Gamini also displayed an interest in poetry and sketching, pursuits which have, barring the occasional biography, not been properly delved into by journalists. Widely read and deeply immersed in the mechanics of his art, he is an example to those who think you can become an actor by the force of your physique alone. Indeed, anyone who has seen his performance in Nidhanaya will confirm the point that it takes intelligence, hard work, luck, and more than any of these, practice, to unearth your acting skills.

How far this point will apply in a society where acting has all but completely been detached from its intellectual heritage is, of course, a question I am ill-fitted to answer. Yet seeing the many trends pounding the industry today, I remain sceptical: as with other fields of activity, we have dumbed down the art of acting, deplorably.

Straddling the worlds of both art-house and commercial films, Gamini Fonseka went on to dominate the Sinhala cinema. There is a scene in Welikathara where he converses with the villain, Goring Mudalali, at his office. Tissa Abeysekara’s dialogues spice up the altercation, with one salty witticism following another. The words hold back the tension: what you see are two dogs only a hair’s breadth away from pouncing at each other.

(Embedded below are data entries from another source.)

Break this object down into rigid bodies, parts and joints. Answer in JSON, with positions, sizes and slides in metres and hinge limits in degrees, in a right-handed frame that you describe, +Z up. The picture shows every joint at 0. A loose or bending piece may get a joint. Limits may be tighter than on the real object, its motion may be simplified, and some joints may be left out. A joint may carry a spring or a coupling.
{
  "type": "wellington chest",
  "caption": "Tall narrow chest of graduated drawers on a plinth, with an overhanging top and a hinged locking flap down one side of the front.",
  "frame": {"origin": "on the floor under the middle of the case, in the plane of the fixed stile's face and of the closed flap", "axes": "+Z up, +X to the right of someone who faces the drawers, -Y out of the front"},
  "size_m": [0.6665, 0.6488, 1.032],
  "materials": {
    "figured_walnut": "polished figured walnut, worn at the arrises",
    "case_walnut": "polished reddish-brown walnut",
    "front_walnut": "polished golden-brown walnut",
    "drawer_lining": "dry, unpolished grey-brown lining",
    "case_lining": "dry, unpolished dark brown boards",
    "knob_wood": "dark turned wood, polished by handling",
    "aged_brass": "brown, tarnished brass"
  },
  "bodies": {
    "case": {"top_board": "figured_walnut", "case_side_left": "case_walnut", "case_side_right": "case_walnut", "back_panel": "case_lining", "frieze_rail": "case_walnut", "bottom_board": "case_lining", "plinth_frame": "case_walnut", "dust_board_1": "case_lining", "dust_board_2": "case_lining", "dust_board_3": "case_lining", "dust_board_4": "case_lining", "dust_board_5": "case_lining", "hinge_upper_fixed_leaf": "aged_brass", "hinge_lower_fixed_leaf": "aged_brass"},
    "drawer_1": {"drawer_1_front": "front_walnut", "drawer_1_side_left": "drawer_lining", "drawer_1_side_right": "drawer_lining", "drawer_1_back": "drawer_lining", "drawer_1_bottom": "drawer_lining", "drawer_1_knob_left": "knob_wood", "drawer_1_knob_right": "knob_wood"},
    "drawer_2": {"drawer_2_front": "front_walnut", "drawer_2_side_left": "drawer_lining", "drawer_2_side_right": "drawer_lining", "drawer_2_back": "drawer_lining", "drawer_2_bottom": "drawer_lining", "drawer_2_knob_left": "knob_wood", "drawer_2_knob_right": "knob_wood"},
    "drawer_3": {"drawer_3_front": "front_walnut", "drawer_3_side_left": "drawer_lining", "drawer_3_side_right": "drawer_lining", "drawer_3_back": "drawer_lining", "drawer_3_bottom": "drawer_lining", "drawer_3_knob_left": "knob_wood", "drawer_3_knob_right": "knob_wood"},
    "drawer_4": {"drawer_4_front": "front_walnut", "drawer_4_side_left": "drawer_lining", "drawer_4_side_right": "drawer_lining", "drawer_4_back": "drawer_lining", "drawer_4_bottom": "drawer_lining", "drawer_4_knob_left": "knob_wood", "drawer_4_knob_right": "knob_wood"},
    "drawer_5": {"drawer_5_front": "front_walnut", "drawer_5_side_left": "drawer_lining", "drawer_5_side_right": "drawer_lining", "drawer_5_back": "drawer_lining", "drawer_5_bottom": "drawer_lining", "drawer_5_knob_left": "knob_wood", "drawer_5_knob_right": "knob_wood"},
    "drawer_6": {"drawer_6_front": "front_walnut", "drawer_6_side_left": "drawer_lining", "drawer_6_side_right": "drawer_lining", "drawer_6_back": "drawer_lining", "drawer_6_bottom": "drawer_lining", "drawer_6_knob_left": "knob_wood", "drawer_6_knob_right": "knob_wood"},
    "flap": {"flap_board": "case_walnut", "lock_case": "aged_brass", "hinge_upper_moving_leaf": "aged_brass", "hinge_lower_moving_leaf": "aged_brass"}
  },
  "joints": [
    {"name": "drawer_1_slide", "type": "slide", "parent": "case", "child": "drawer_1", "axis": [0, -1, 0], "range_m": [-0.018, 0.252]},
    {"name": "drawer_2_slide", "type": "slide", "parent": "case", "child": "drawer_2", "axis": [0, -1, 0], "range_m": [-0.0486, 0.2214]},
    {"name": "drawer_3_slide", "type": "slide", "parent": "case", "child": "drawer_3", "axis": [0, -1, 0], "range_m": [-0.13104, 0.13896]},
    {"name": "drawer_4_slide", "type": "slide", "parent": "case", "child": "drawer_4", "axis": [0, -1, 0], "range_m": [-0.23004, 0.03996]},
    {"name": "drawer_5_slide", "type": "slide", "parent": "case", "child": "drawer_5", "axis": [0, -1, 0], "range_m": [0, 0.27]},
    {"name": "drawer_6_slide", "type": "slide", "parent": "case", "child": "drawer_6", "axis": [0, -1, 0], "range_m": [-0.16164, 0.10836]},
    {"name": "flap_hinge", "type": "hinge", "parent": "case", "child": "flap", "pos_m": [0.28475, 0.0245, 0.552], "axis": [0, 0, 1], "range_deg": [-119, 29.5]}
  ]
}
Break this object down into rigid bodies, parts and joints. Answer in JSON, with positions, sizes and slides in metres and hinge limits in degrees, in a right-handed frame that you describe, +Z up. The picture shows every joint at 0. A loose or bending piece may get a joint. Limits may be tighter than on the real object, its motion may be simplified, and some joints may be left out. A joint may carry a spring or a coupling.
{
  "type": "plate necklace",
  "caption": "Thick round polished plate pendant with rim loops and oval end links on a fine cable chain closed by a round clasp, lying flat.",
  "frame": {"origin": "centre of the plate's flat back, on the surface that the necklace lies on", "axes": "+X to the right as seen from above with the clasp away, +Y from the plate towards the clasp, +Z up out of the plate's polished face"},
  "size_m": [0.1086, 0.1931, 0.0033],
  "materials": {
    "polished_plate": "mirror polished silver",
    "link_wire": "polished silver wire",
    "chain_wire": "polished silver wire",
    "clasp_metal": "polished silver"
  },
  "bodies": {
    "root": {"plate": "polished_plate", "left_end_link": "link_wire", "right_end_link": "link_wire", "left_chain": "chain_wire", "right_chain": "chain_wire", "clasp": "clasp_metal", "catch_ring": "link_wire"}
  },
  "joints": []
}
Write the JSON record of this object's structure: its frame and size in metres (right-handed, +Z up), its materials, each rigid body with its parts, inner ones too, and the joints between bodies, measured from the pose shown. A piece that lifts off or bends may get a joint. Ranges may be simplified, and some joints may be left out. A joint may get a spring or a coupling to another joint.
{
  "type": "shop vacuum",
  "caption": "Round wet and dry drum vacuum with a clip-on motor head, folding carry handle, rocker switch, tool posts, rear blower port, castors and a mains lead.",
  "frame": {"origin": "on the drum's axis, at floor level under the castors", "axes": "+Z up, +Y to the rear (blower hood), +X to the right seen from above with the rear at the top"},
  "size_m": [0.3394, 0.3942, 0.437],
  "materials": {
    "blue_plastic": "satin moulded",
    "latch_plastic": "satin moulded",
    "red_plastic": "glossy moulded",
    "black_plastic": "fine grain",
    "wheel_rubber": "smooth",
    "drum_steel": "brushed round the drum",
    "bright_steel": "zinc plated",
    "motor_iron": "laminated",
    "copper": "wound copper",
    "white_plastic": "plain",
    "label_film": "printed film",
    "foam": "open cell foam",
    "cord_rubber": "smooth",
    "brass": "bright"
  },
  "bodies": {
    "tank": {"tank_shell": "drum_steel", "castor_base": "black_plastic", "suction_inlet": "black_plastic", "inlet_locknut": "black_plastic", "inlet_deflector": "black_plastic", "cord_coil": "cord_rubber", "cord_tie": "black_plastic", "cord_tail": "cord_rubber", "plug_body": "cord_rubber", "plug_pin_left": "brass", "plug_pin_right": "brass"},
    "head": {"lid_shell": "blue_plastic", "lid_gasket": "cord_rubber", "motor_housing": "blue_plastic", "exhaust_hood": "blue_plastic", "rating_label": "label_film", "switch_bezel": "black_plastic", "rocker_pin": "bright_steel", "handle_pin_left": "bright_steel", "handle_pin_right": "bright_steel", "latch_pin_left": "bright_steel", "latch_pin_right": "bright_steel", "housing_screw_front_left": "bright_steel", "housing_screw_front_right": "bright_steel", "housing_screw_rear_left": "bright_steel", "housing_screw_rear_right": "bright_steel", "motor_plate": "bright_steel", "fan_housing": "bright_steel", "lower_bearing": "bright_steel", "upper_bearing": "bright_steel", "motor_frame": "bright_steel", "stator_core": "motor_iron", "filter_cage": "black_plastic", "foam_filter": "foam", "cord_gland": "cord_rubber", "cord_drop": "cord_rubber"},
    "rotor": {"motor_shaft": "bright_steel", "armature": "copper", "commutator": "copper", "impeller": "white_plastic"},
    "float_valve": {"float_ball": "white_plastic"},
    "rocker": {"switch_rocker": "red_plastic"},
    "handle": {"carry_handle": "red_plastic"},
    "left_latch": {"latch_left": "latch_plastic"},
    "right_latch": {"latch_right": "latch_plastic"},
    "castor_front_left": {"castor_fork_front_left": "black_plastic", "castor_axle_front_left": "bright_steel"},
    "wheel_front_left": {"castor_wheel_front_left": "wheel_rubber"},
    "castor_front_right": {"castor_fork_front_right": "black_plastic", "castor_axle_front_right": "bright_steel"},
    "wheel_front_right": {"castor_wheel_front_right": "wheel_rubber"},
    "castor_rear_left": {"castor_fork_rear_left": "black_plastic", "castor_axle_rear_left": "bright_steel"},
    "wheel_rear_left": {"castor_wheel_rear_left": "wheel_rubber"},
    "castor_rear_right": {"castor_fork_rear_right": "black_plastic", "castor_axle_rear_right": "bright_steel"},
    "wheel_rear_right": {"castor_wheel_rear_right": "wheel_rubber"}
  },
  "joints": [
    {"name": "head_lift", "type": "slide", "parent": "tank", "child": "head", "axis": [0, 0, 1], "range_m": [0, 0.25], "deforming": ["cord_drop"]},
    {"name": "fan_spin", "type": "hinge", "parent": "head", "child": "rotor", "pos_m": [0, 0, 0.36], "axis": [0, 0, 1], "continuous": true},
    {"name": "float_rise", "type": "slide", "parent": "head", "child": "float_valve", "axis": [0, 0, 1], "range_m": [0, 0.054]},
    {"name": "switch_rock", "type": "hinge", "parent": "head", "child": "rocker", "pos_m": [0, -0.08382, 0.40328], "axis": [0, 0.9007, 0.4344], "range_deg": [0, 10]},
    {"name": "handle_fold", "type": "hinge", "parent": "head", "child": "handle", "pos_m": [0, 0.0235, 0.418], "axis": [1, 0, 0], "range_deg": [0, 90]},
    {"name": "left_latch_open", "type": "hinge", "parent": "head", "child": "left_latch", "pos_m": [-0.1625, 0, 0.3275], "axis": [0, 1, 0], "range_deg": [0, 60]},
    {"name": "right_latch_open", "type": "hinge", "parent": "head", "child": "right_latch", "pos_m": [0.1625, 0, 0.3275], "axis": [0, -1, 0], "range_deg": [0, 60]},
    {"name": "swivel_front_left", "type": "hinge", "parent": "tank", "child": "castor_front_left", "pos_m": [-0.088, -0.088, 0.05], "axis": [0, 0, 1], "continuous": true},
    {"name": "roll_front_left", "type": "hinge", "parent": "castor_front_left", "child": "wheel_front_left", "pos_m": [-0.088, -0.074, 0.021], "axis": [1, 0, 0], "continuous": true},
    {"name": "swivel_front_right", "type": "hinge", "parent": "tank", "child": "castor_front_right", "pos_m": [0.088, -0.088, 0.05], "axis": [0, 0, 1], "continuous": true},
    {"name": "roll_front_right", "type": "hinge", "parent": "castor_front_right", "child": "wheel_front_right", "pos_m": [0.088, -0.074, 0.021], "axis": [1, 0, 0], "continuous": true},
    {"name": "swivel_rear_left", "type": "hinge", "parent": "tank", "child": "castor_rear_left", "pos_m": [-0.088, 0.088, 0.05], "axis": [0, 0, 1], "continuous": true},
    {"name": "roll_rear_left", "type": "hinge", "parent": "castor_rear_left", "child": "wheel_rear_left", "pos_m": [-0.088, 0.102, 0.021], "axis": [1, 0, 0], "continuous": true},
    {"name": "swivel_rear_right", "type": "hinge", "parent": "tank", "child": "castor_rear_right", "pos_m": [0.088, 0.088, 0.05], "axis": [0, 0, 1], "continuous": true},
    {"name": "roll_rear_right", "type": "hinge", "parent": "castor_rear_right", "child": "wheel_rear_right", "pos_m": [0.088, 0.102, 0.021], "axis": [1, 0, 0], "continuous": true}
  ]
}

Watching Gamini talk the way he does, you are reminded of a similar encounter from a film made a quarter century later: Michael Mann’s Heat, which also pits a police officer against a powerful thief. There, too, the faceoff unfolds as a conversation, this time at a diner. There, too, the politeness of the conversation belies a sense of revulsion. Yet it is a sad testament to how far back we have gone that while Heat epitomises acting of the sort that Hollywood has standardised, Welikathara epitomises what we once held as a standard, but is no longer a yardstick. This is, of course, regrettable. But it is no less reversible.